## DO THIS:
What lies from the line containing "centred() hanger_post_dowels();" through the line containing "bpy.context.scene.collection.objects.link(empty)"? Print exactly those lines, with both ends, and no others.
┄┄┄┄┄┄
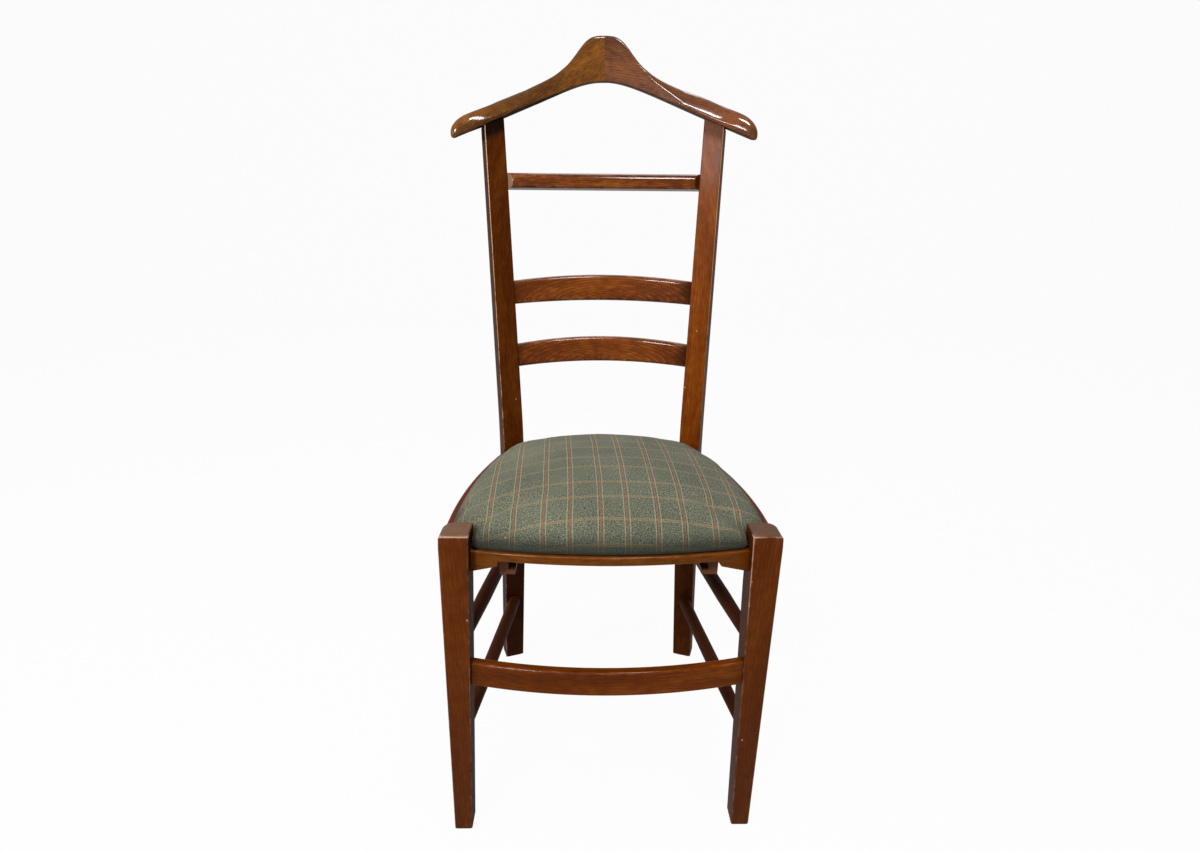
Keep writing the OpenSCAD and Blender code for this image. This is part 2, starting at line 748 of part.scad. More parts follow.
// distance to the corner cut out for a front leg
function ray_notch(dir, in) = dir[1] >= -0.01 ? 1e6 : let (
    px = (leg_in(leg_h) - pad_notch_gap - in) / max(dir[0], 1e-4),
    py = (pad_mid - leg_back(leg_h) - pad_notch_gap - in) / -dir[1])
    pow(pow(px, pad_edge) + pow(py, pad_edge), 1 / pad_edge);
pad_back_r = bow_radius(post_seat_out, pad_back_bend);
// distance from the middle to the outline, taken in by in, at angle a; whole is false
// for the smooth outline without the legs' notches that the crown fades into
function pad_reach(a, in, whole = true) = let (
    dir = [abs(cos(a)), sin(a)],
    rays = concat([ray_circle(dir, side_rail_centre, side_rail_r - rim_w - in),
        ray_circle(dir, [0, rail_crown + rail_r], rail_r - 0.5 - in),
        ray_circle(dir, [0, pad_back - pad_back_r], pad_back_r - in)],
        whole ? [ray_notch(dir, in)] : []),
    near = min(rays),
    edge = whole ? pad_edge : pad_edge / 5)
    near * pow([for (r = rays) pow(near / r, edge)] * [for (r = rays) 1], -1 / edge);
// height of the pad's top at angle a, at the share t of the way from the middle to the side
function pad_top(a, t) = let (
    side = mix(pad_side, pad_corner_side, a < 180 ? pow(abs(sin(2 * a)), 4) : 0))
    pad_wide_z + (side - pad_wide_z) * sqrt(1 - pow(t, pad_roll)) + (pad_crown - side) * (1 - t * t);
function pad_point(a, t, in, z) = let (
    r = t * mix(pad_reach(a, in, false), pad_reach(a, in), pow(t, 6)))
    [r * cos(a), pad_mid + r * sin(a), z];
pad_angles = [for (j = [0 : pad_points - 1]) 360 * (j + 0.5) / pad_points];
function pad_ring(in, z) = [for (a = pad_angles) pad_point(a, 1, in, z)];
pad_shares = [0.3, 0.52, 0.7, 0.83, 0.92, 0.97, 0.993, 1];
function pad_skin(in) = [for (t = pad_shares)
    [for (a = pad_angles) pad_point(a, t, in, pad_under + pad_top(a, t) - in)]];

// a solid through closed rings of points, with a point in the middle at each end
module ringed_solid(first, rings, last) {
    n = pad_points;
    m = len(rings);
    polyhedron(concat([first], [for (ring = rings, p = ring) p], [last]),
        concat([for (j = [0 : n - 1]) [0, (j + 1) % n + 1, j + 1]],
            [for (i = [0 : m - 2], j = [0 : n - 1], h = [0, 1])
                let (p = i * n + j + 1, q = i * n + (j + 1) % n + 1)
                    h == 0 ? [p, q, p + n] : [q, q + n, p + n]],
            [for (j = [0 : n - 1]) let (b = (m - 1) * n + 1) [b + j, b + (j + 1) % n, b + n]]),
        convexity = 8);
}
function pad_apex(in) = [0, pad_mid, pad_under + pad_crown - in];

module seat_cover() {
    foot = pad_draw;
    color(fabric_colour) difference() {
        ringed_solid(pad_apex(0), concat(pad_skin(0),
            [pad_ring(foot * 0.35, pad_under + pad_wide_z * 0.3),
             pad_ring(foot, pad_under),
             pad_ring(foot + turn_under, pad_under),
             pad_ring(foot + turn_under, pad_under + cover_t),
             pad_ring(foot + cover_t, pad_under + cover_t)],
            reversed(pad_skin(cover_t))), pad_apex(cover_t));
        both_sides() seat_screw_shanks(fit_gap);
    }
}

board_in = pad_draw + cover_t + soft_gap;
module seat_board() {
    color(ply_colour) difference() {
        translate([0, 0, board_under]) linear_extrude(board_t)
            polygon([for (p = pad_ring(board_in, 0)) [p[0], p[1]]]);
        both_sides() seat_screw_shanks(fit_gap);
        both_sides() runner_screw_shanks(fit_gap);
    }
}

module seat_foam() {
    in = cover_t + soft_gap;
    top = board_under + board_t;
    color(foam_colour) ringed_solid(pad_apex(in), concat(pad_skin(in),
        [pad_ring(in, top)]), [0, pad_mid, top]);
}

// ---- screws, all up into the seat board
screw_foot = board_under + screw_bite - screw_len;
screw_cone = (screw_head_d - screw_d) / 2;
module screw(at) {
    color(steel_colour) translate([at[0], at[1], screw_foot]) {
        cylinder(d1 = screw_head_d, d2 = screw_d, h = screw_cone);
        cylinder(d = screw_d, h = screw_len - screw_d);
        translate([0, 0, screw_len - screw_d]) cylinder(d1 = screw_d, d2 = 0.4, h = screw_d);
    }
}
module screw_shank(at, gap) {
    translate([at[0], at[1], screw_foot]) cylinder(d = screw_d + 2 * gap, h = screw_len + gap);
}
// clearance hole with its countersink and the counterbore below it
module screw_hole(at, low) {
    screw_shank(at, fit_gap);
    translate([at[0], at[1], screw_foot])
        cylinder(d1 = screw_head_d + 2 * fit_gap, d2 = screw_d + 2 * fit_gap, h = screw_cone + fit_gap);
    translate([at[0], at[1], low - 1]) cylinder(d = screw_head_d + 2 * fit_gap, h = screw_foot - low + 1);
}

seat_screw_in = rim_w + board_in + 6;
seat_screw_ys = [110, 250];
seat_screw_at = [for (y = seat_screw_ys) [side_rail_face(y) - seat_screw_in, y]];
module seat_screw_shanks(gap) { for (p = seat_screw_at) screw_shank(p, gap); }
module seat_screw_holes() { for (p = seat_screw_at) screw_hole(p, seat_h - side_rail_h); }
module seat_screws() { both_sides() for (p = seat_screw_at) screw(p); }

// ---- runners under the seat
runner_under = board_under - runner_h;
flange_mid = runner_in + (runner_w + ledge_w) / 2;
runner_screw_at = [for (y = [runner_front + 40, runner_front + runner_len - 40]) [flange_mid, y]];
module runner_screw_shanks(gap) { for (p = runner_screw_at) screw_shank(p, gap); }
module runner_screws() { both_sides() for (p = runner_screw_at) screw(p); }

module runner(side) {
    on_side(side) color(runner_colour) difference() {
        translate([runner_in, runner_front, runner_under]) cube([runner_w, runner_len, runner_h]);
        translate([runner_in - 1, runner_front - 1, runner_under + ledge_t])
            cube([ledge_w + 1, runner_len + 2, runner_h]);
        for (p = runner_screw_at) screw_hole(p, runner_under);
    }
}

// ---- the whole chair stands centred on its own depth
front_most = stretcher_crown;
back_most = post_top_back + max([for (j = [0 : arm_sides - 1])
    let (p = arm_point(0, 360 * (j + 0.5) / arm_sides)) p[1] * cos(rake) + p[2] * sin(rake)]);
module centred() { translate([0, -(front_most + back_most) / 2, 0]) children(); }

module hanger_joint_dowels() { color(dowel_colour) hanger_joint_dowel(); }
module hanger_post_dowels() { color(dowel_colour) both_sides() hanger_post_dowel(); }

centred() front_leg(-1);  // front_leg_left
centred() front_leg(1);  // front_leg_right
centred() rear_post(-1);  // rear_post_left
centred() rear_post(1);  // rear_post_right
centred() front_rail();
centred() side_rail(-1);  // side_rail_left
centred() side_rail(1);  // side_rail_right
centred() rear_rail();
centred() rail_dowels();
centred() front_stretcher();
centred() side_stretcher(-1, rods[0]);  // upper_side_stretcher_left
centred() side_stretcher(1, rods[0]);  // upper_side_stretcher_right
centred() side_stretcher(-1, rods[1]);  // lower_side_stretcher_left
centred() side_stretcher(1, rods[1]);  // lower_side_stretcher_right
centred() slat(slat_low_z);  // lower_slat
centred() slat(slat_up_z);  // upper_slat
centred() trouser_bar();
centred() hanger(-1, hanger_left_colour);  // hanger_left
centred() hanger(1, hanger_right_colour);  // hanger_right
centred() hanger_joint_dowels();
centred() hanger_post_dowels();
centred() seat_board();
centred() seat_foam();
centred() seat_cover();
centred() seat_screws();
centred() runner(-1);  // runner_left
centred() runner(1);  // runner_right
centred() runner_screws();
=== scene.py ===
import math
import bpy
import numpy as np
from bpy.props import FloatProperty, FloatVectorProperty, PointerProperty
from mathutils import Matrix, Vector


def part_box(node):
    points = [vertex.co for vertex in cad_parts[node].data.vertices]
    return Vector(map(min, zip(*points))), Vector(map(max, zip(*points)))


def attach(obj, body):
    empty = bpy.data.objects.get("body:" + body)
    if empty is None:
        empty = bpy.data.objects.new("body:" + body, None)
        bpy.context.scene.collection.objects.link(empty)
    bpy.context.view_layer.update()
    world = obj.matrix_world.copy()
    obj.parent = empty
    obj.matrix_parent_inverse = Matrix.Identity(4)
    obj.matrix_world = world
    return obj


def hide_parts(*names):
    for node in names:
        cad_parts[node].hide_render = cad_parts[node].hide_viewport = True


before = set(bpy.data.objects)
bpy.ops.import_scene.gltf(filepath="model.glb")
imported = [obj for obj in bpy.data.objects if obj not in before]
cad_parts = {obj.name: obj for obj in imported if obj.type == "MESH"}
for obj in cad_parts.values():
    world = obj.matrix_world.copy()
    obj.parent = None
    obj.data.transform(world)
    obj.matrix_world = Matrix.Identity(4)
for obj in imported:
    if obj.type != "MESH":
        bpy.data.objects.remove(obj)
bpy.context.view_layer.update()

bl_info = {
    "name": "Clothes valet chair",
    "version": (1, 0, 0),
    "blender": (4, 5, 0),
    "location": "3D View > Sidebar > Valet chair",
    "description": "Dresses the solids of a clothes valet chair with eased wood, wool and varnish",
    "category": "Object",
}

MM = 0.001
# Depths are counted from the front faces of the front legs, as the solids do.
FRONT = float(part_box("front_leg_left")[0][1])


def shade(code):
    """Linear colour of a hex code: each channel through the standard display curve."""
    c = np.array([int(code[i:i + 2], 16) for i in (1, 3, 5)]) / 255
    return tuple(np.where(c <= 0.04045, c / 12.92, ((c + 0.055) / 1.055) ** 2.4).tolist())


# ---------------------------------------------------------------- sizes and colours

def length(name, text, value):
    return FloatProperty(name=name, description=text, default=value, min=0, unit="LENGTH", precision=4)


def tint(name, text, code):
    return FloatVectorProperty(name=name, description=text, default=shade(code), size=3, min=0, max=1,
                               subtype="COLOR")


class ValetSizes(bpy.types.PropertyGroup):
    leg_easing: length("Leg easing", "Radius of the front legs' and posts' long edges", 0.0018)
    leg_top_easing: length("Leg top easing", "Radius round the top of a front leg", 0.002)
    leg_top_round: length("Leg top round", "Radius of the outer top edge of a front leg", 0.0065)
    leg_back_corner: length("Leg back corner", "Radius of a front leg's outer rear corner", 0.009)
    rail_easing: length("Rail easing", "Radius of the seat rails' edges", 0.0018)
    slat_easing: length("Slat easing", "Radius of the slats' edges", 0.0045)
    bar_easing: length("Bar easing", "Radius of the trouser bar's long edges", 0.005)
    stretcher_easing: length("Stretcher easing", "Radius of the front stretcher's edges", 0.0034)
    runner_easing: length("Runner easing", "Radius of the runners' edges", 0.0008)
    cushion_slack: length("Cushion slack", "How much smaller the cushion starts before it swells", 0.0022)
    cushion_cap: length("Cushion cap", "Furthest that a point of the cushion may swell", 0.005)
    stripe_wide: length("Wide stripe gap", "Wider gap between the wool's stripes", 0.0353)
    stripe_narrow: length("Narrow stripe gap", "Narrower gap between the wool's stripes", 0.0303)
    stripe_start: FloatProperty(name="Stripe start", default=-0.0097, unit="LENGTH", precision=4,
                                description="Place across the seat of a stripe with the narrow gap on its right")
    cross_repeat: length("Cross line repeat", "Length in which the pair of cross lines comes back", 0.0725)
    cross_wide: length("Cross line gap", "Wider gap between two cross lines", 0.040)
    cross_start: length("Cross line start", "Distance of a cross line from the front of the seat", 0.0285)
    weave_pitch: length("Weave pitch", "Distance between two threads of the wool", 0.0011)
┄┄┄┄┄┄
## COMPLETED TASK:
centred() hanger_post_dowels();
centred() seat_board();
centred() seat_foam();
centred() seat_cover();
centred() seat_screws();
centred() runner(-1);  // runner_left
centred() runner(1);  // runner_right
centred() runner_screws();
=== scene.py ===
import math
import bpy
import numpy as np
from bpy.props import FloatProperty, FloatVectorProperty, PointerProperty
from mathutils import Matrix, Vector


def part_box(node):
    points = [vertex.co for vertex in cad_parts[node].data.vertices]
    return Vector(map(min, zip(*points))), Vector(map(max, zip(*points)))


def attach(obj, body):
    empty = bpy.data.objects.get("body:" + body)
    if empty is None:
        empty = bpy.data.objects.new("body:" + body, None)
        bpy.context.scene.collection.objects.link(empty)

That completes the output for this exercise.